At any American university one can find those who know the names Sarawewa, Hawi, Mafouz, and Toer – though no one would know all four.  These, the best voices of their cultures, speak from metaphors far from ours.  Our literature and other "humanities" departments dedicate themselves to such feigned neutrality and niche specialization that such oddly-disparate dots never connect, never touch any human culture related to ours.

yet, "the blackbird is involved"

In their embrace of mutually-isolated niches, those in the new metaphors of Babel neither touch nor see those in the parallel corporate flow-chart departments.  But if you ask any of them about their abilities to cross-reference, to cite "others" nearby or cross-campus, they'll respond that they can do that.  They will claim that they can mention texts and authors in other fields – though students, when polled, hugely say they never see this happen.  But our corporate professors aren't alone in inflating themselves.  Those in the most-recently-elected administration in Washington have also assumed their success succoring each other in their corporate lives should automatically carry over elsewhere.  Thus they could assume quick fix for cultures in southwest Asia simply by an invading army.  They could assume this – Bush-Cheney-Rove-Rumsfeld-Rice-Libby-Wolfowitz-Perle-Addington-Yoo-Gonzalez – partly because they had all led lives in corporate cocoons where always others, never they or their families, experience military risk.  They could assume the ease of imposing their culture on others, too, because none had ever imagined any other culture – never learned any of the Arabic, Farsi, Urdu, or Kurdish of their target countries – had never taken seriously either the languages or the literatures and metaphors of southwest Asia.  Clearly none had ever read our own David Halberstam's The Best and the Brightest – if they had, they'd have seen how their Democrat predecessors had similarly mired in military adventurism abroad – in Vietnam – thanks, in their turn, to their having taken for granted the easy transfer of their cultural metaphors – that their statistical flow charts, corporate hierarchies, and materiel delivery systems equated anywhere and everywhere with progress, democracy, freedom, and consumer happiness.  When one feels entitled, one has taken for granted one's cultural metaphors.  Those who built that first tower of Babel made the same assumptions – the same metaphors for building and safety – as if life were but a matter of adding on, filling out tiers of rooms, filling them, too, with stuff – as naively as our developers add freeway lanes, gated communities, and all the subsidized utilities of suburban sprawl.

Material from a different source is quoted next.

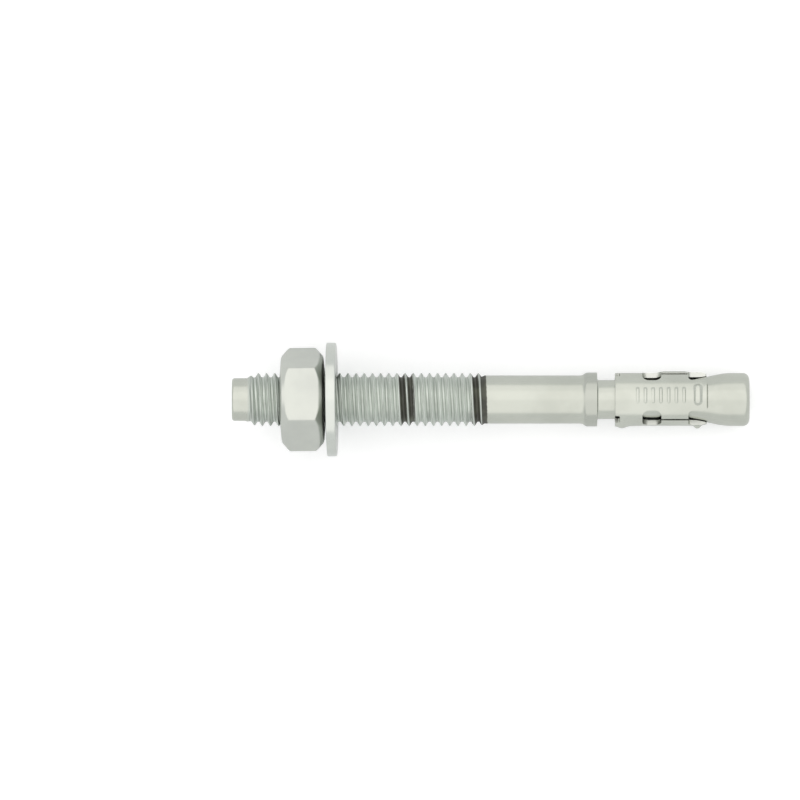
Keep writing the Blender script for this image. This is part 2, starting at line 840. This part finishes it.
@dataclass
class Nut(Part):
    """The hexagon nut: crowned and chamfered faces, flats with slightly rounded corners, a
    countersink at each end of the bore and the thread inside it. Forging draws the flats in near
    the faces, by flat_edges at the front and the back. The nut stands turned on the stud, and as
    far askew as the play in its thread lets it."""

    body: ClassVar[Body] = Body.NUT
    slot: ClassVar[Slot] = Slot.NUT
    node: ClassVar[Node] = Node.NUT
    front: float = 8.93
    height: float = 8.2
    across_flats: float = 16.7
    corner_radius: float = 0.35
    face_radius: float = 7.9
    face_crown: float = 0.22
    chamfer_deg: float = 40.5
    flat_edges: tuple[float, float] = (1.2, 0.95)
    arc_blend: float = 0.06
    face_round: float = 0.35
    flat_round: float = 0.3
    mouth_radius: float = 5.45
    bore_radius: float = 5.05
    countersink: float = 0.5
    thread: ThreadForm = field(default_factory=lambda: ThreadForm(
        pitch=1.5, crest_place=4.495, crest_radius=4.24, root_radius=5.05,
        crest_share=1.0 / 15.0, flank_share=0.33))
    thread_fade: tuple[float, float] = (0.25, 1.1)
    turn_deg: float = 7.0
    side_deg: float = 0.6
    away_deg: float = 1.2
    flat_columns: int = 14
    corner_columns: int = 4

    @property
    def flat_half_angle(self) -> float:
        """Half the angle that a flat takes between its rounded corners, in radians."""
        reach = self.across_flats / 2 - self.corner_radius
        return math.atan2(reach * math.tan(SIXTH / 2), self.across_flats / 2)

    def angles(self) -> np.ndarray:
        """Angles of the columns from the middle of a flat: even ones across each flat, and a few
        round each corner.

        Returns:
            The angles in radians, over a full turn.
        """
        half = self.flat_half_angle
        flat = np.linspace(-half, half, self.flat_columns + 1)
        corner = np.linspace(half, SIXTH - half, self.corner_columns + 1)[1:-1]
        starts = SIXTH * np.arange(6)
        return np.append((starts[:, None] + np.concatenate([flat, corner])).ravel(), TURN - half)

    def outline(self, angle: np.ndarray) -> np.ndarray:
        """Radius of the hexagon: apothem / cos on a flat, and on a corner the far crossing of the
        ray with the corner's circle, m cos + sqrt(r^2 - m^2 sin^2) with its centre at radius m.

        Args:
            angle: angle from the middle of a flat, in radians.

        Returns:
            The radius in millimetres.
        """
        off = angle - SIXTH * np.round(angle / SIXTH)
        flat = self.across_flats / 2 / np.cos(off)
        centre = (self.across_flats / 2 - self.corner_radius) / math.cos(SIXTH / 2)
        turn = SIXTH / 2 - np.abs(off)
        under = np.maximum(self.corner_radius**2 - (centre * np.sin(turn)) ** 2, 0.0)
        round_corner = centre * np.cos(turn) + np.sqrt(under)
        return np.where(np.abs(off) <= self.flat_half_angle + 1e-9, flat, round_corner)

    def shell_path(self, angle: np.ndarray) -> np.ndarray:
        """Profile of the outside by column, from the front mouth to the back mouth. The chamfer is
        a cone, so it cuts the flats in arcs: place = crown + (hexagon radius - face radius) *
        slope. The flats themselves are drawn in near the faces, which straightens the arcs: the
        larger of the arc a and the flat's edge b, joined by half of a + b + sqrt((a - b)^2 + e^2).

        Args:
            angle: the columns' angles.

        Returns:
            Path shaped (points, columns, 2).
        """
        radius = self.outline(angle)
        slope = math.tan(math.radians(self.chamfer_deg))
        cone = self.face_crown + (radius - self.face_radius) * slope
        front_fall, back_fall = (0.5 * (cone + edge + np.hypot(cone - edge, self.arc_blend))
                                 for edge in self.flat_edges)
        back = self.front + self.height
        # Each corner's place, its radius and how far it is rounded
        corners = [
            (self.front, self.mouth_radius, 0.0),
            (self.front + self.face_crown, self.face_radius, self.face_round),
            (self.front + front_fall, radius, self.flat_round),
            (back - back_fall, radius, self.flat_round),
            (back - self.face_crown, self.face_radius, self.face_round),
            (back, self.mouth_radius, 0.0)]
        path = np.stack([np.stack(np.broadcast_arrays(place, reach, angle)[:2], axis=-1)
                         for place, reach, _ in corners])
        return soften(path, np.array([cut for _, _, cut in corners]))

    def bore_path(self, angle: np.ndarray) -> np.ndarray:
        """The bore by column as helical rows, countersinks included: the cone radius falls from the
        mouth to the bore, and the thread stands inwards from it, fading in at each end.

        Args:
            angle: the columns' angles round the stud.

        Returns:
            Path shaped (points, columns, 2) from the back to the front, so that it faces the stud.
        """
        back = self.front + self.height
        place = self.thread.rows(self.front, back, angle)
        edge = np.minimum(place - self.front, back - place)
        cone = np.maximum(self.mouth_radius - edge * (self.mouth_radius - self.bore_radius)
                          / self.countersink, self.bore_radius)
        inward = self.bore_radius - self.thread.radius(place, angle)
        radius = cone - inward * smooth_step(edge, *self.thread_fade)
        return np.stack([place, radius], axis=-1)[::-1]

    def build(self) -> bpy.types.Object:
        """Join the outside and the bore at the two mouths, turned by the nut's own angle and askew.

        Returns:
            The nut.
        """
        flat_angle = self.angles()
        angle = flat_angle + math.radians(self.turn_deg)
        paths = (self.shell_path(flat_angle), self.bore_path(angle))
        middle = self.front + self.height / 2
        return add_surface("nut_forged", [
            self.axis.askew(ring_path(self.axis, path, angle), middle, self.side_deg, self.away_deg)
            for path in paths])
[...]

Do others have metaphors for the ethics of social linking and responsibility to nature?  Might we hear some like Sarawewa, Hawi, Mafouz, and Toer on how our culture might have a few glitches affecting, say, masses of (largely Islamic) peoples elsewhere?

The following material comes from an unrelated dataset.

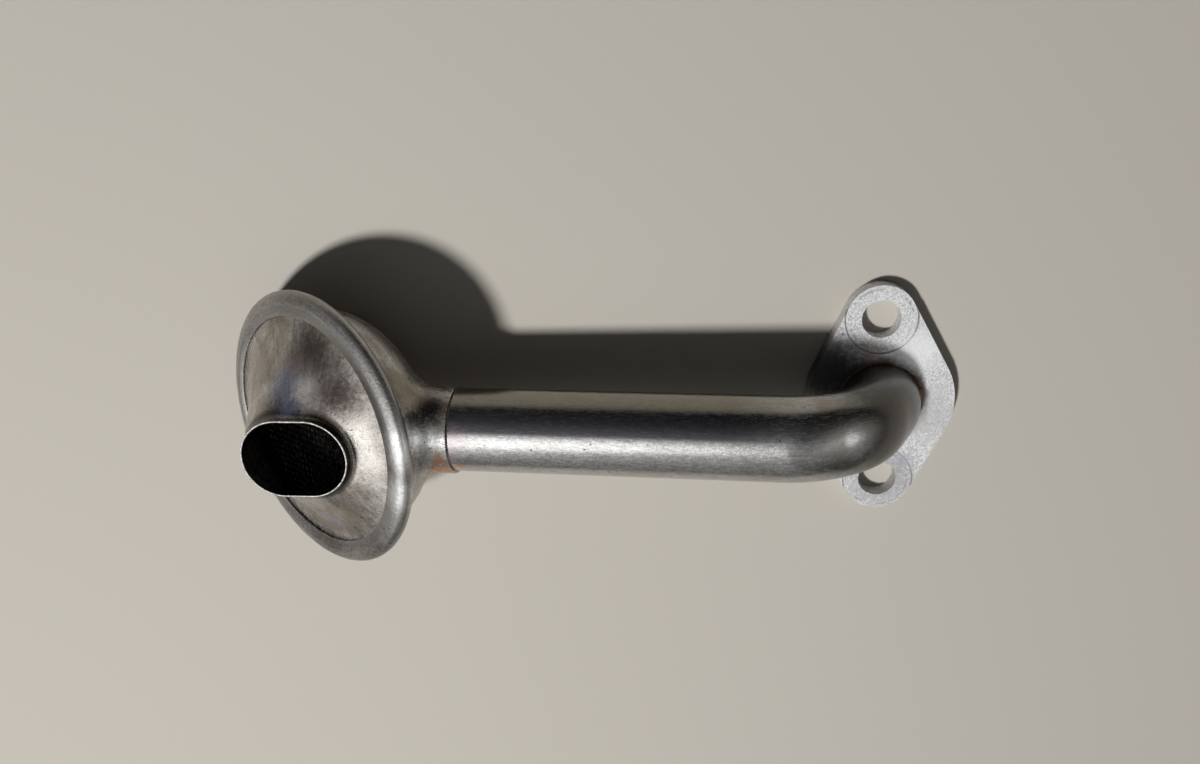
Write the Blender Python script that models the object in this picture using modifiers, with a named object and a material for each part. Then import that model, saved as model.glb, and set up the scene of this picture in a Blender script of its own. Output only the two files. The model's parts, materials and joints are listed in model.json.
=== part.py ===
"""Oil pickup tube: a strainer with an oval inlet snout, on a bent steel tube with a two-bolt flange.

Metres, +Z up. The origin is the centre of the flange's mating face, which lies in the plane
z = 0, and the tube rises from it. The tube's long run goes towards -X, sloping down a little.
The strainer's belly comes down to the same plane, and the snout opens straight up.

The strainer is modelled in a frame of its own: its origin is the middle of the hem that holds
it together, its +Z is the hem's axis on the inlet side, and its +X points at the raised side
of the hem. Its three pieces hang from an empty that carries this frame.
"""

import math

import bmesh
import bpy
from mathutils import Matrix, Vector

# Tube
TUBE_OD = 0.01905
TUBE_WALL = 0.0013
RISER_HEIGHT = 0.00393  # of the start of the bend over the mating face
BEND_RADIUS = 0.0238
RUN_SLOPE = math.radians(2.74)  # of the run, down towards the strainer
BEND_FLATTENING = 0.0021  # how far the outside of the bend has been pulled in
BEND_FULLNESS = 0.7  # how soon that starts, 1 being a plain half wave
SEAM_REACH = 0.0982  # from the riser's axis along the run to the mouth of the strainer's neck
TUBE_INSERTION = 0.0060  # of the tube into the neck
TUBE_RECESS = 0.0005  # of the tube's end behind the mating face
TUBE_SIDES = 32
BEND_STEPS = 16

# Flange
FLANGE_THICKNESS = 0.0047
BOLT_PITCH = 0.0408
BOLT_HOLE = 0.0090
LUG_RADIUS = 0.0081
WAIST_RADIUS = 0.0174  # of the arcs on either side of the tube
FLANGE_TURN = math.radians(2.7)  # of the bolt line, away from square to the run
SPOTFACE = 0.0166
SPOTFACE_DEPTH = 0.0003
FLANGE_EDGE = 0.0004
EDGE_STEPS = 2
ARC_STEPS = 12
HOLE_SIDES = 48

# Strainer
STRAINER_REACH = 0.1313  # from the riser's axis to the middle of the hem
STRAINER_TILT = math.radians(34.0)  # of the hem's axis from upright
RUN_OFFSET = 0.0026  # of the run's axis under the middle of the hem
HEM_RADIUS = 0.0329
LIP_WIDTH = 0.0056  # of the hem's folded edge, from the outside in
HOUSING_SHEET = 0.0005
COVER_SHEET = 0.0009
SCREEN_THICKNESS = 0.0010  # two crossed wires
BOWL_INSET = 0.0057  # of the bowl's wall from the outside of the hem
BOWL_WALL = 0.0035  # straight wall behind the hem
BOWL_DEPTH = 0.0170  # of the rounded bottom under that wall
BOWL_CORNER = 0.0008  # fillet where the bowl's wall meets the hem
NECK_BLEND = 0.0040  # how softly the bowl runs into the neck
HOOD_INSET = 0.0005  # of the hood's foot from the lip
MOUTH_RISE = 0.0169  # of the snout's cut edge over the middle of the hem
MOUTH_LENGTH = 0.0238
MOUTH_WIDTH = 0.0179
SNOUT_OFFSET = 0.0013  # of the snout's middle from the middle of the hem, towards the tube
SNOUT_HEIGHT = 0.0023  # of the collar round the mouth
SNOUT_FILLET = 0.0011
HOOD_FLARE = 0.35  # share of the way from the snout to the hem over which either end's slope carries
HOOD_SLOPE = math.radians(18)  # of the hood's edge out of the plane of the hem
SCREEN_PITCH = 0.0042
SCREEN_BAR = 0.0009
RING_SIDES = 48
BOWL_STEPS = 21
FOLD_STEPS = 6
FILLET_STEPS = 4
HOOD_STEPS = 7
CORNER_STEPS = 3

# Meshes
SMOOTH_ANGLE = math.radians(35)  # edges under it are shaded smooth
BEVEL_ANGLE = math.radians(50)  # edges over it are bevelled
WELD = 1e-6
SEARCH_STEPS = 40

# Fits
BRAZE_GAP = 0.00015  # between the tube and what is brazed round it
SEAT_GAP = 0.0003  # between the sheets that the hem clamps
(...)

Poet Joseph Brodsky called it "loose ends" – the way odd things may awaken us – the way metaphors, puns, and rhymes may let us see beyond initial assumptions.  He considered good poetry primarily an artifice of "loose ends," brewing surprise, so some tropes supplant others, showing different sides that may matter – that something "other" might be going on.  In "Thirteen Ways of Looking at a Blackbird" another poet, Wallace Stevens, suggested how other levels of things may always be going on, that we might well value connections to "others," emotional debts scarcely fathomed:


I know noble accents,
And lucid, inescapable rhythms;
But I know, too,
That the blackbird is involved
In what I know.

Blackbirds sing – like canaries, who, in a mine shaft, may assure us of good air or indicate something we had better check out.  Poets serve thus.  Reciprocal responsibility to be nudged, to reconcile other views – depends on us willing to see other levels of metaphor, other ways we connect, and others, too.  Joseph Brodsky considered good poetry to act as bushes, brambles, or rhizome networks:  things don't just add up but, rather, connect.  In good poetry – in any decent ethics – life radiates more than some colonizing souls imposing on others – radiates the good of more ways seeing "others."